Monolithic PET Detector Calibration Using Uncollimated Source and Gamma Interaction Position Distribution Constraint

Abstract

Monolithic PET detector design is promising for low cost, high packing fraction as well as intrinsic DOI capability compared to the conventional pixelated detector design. The key to gamma interaction position estimation of monolithic detector is to calibrate the light response function (LRF). Conventionally LRF is obtained with a tedious and time-consuming process by acquiring training datasets of gamma events with known interaction positions using collimated sources attached to robotic stages. In this work, we propose a calibration method to obtain LRFs for monolithic detector using uncollimated gamma source.
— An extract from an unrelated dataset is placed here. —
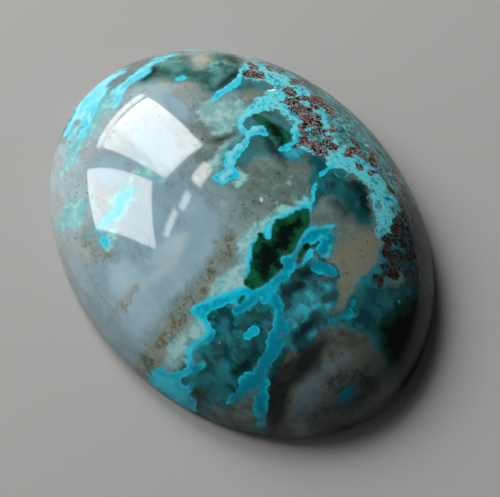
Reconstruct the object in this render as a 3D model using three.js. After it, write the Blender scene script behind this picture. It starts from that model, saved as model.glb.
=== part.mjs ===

The basic idea of the calibration method is to find the appropriate LRF to match the IPD calculated from estimated LRF and the true IPD. LRF was iteratively estimated by minimizing the discrepancy between the two IPDs with a gradient descent algorithm. The proposed calibration method was performed on a monolithic detector consisting of a continuous LYSO crystal (size: $25 \times 25 \times 14 \mathrm {mm}^{3}$) and a $6 \times 6$ SiPM array. Detector positioning performance was evaluated with the proposed calibration method and compared with that obtained with conventional calibration method. In x/y direction, the average positioning resolution and mean absolute positioning bias were respectively $\sim 2.70\,\mathrm{mm}$ and $\sim 0.5\,\mathrm{mm}$ with the proposed calibration method, and $\sim 2.57\,\mathrm{mm}$ and $\sim 0.25\,\mathrm{mm}$ mm with conventional calibration method. In z direction, the average misclassification rate (events positioned to the wrong DOI layer) were 39% with the proposed calibration method and 33% with conventional calibration method. On the whole, the detector positioning performance with the proposed calibration method is slightly worse but comparable with that obtained with conventional calibration method. Based on the experimental validation results, we conclude that the proposed calibration method is accurate and feasible for monolithic detector design and could greatly simplify the calibration process of monolithic detector and potentially facilitate its application in real PET systems.